Who is Picard in these situations, standing back to view the various perspectives in context and spot what’s missing and who else needs to be heard? Whose challenge - and opportunity - is to hear every perspective fully, then park them long enough to see the whole system in play: the conditions, patterns and forces that no one individual can see alone if standing firmly inside their own view?
Tools for Seeing the Bigger Picture
Perspective-taking isn’t a ‘soft skill’ - it’s a strategic one. When tackling complex topics like climate action, immigration, public health, or urban design, a few tools help make the invisible visible:
Empathy Maps: Stepping into another person’s lived experience: what they see, think, feel and do. Think of each holodeck testimony as an empathy map in disguise.

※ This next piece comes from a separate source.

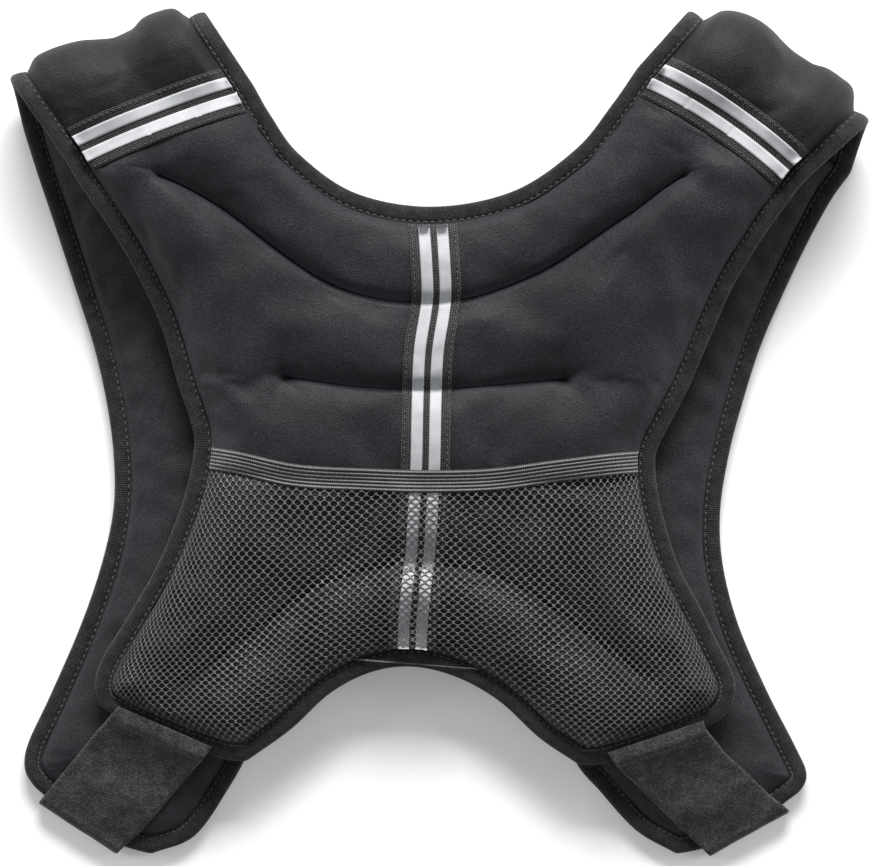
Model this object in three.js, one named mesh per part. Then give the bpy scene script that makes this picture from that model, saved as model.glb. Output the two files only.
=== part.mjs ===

Stakeholder Maps: Revealing who’s in the system, how they connect, and what power or influence each holds. Seeing the collective, not just the individuals.
Causal Loop Diagrams: Tracing feedback loops and unintended consequences. Sometimes, what looks like an issue is something in the system reacting to itself and simply needing a tweak.
Foresight Tools (Three Horizons): Exploring multiple ‘truths’ about what’s happening now, what’s part of the past, and what’s part of the future, without landing on a single solution too soon.
Journey Maps & Rich Pictures: Aligning everyone’s stories side by side to spot overlaps, contradictions and hidden patterns.
Each tool slows us down just enough to see together, not just argue separately.
The whole truth - in policy, design or everyday life - rarely lives in one person’s account. It takes stepping back and creating a moment of calm to get a grasp of the whole situation, think it through carefully, and map an effective way forward together.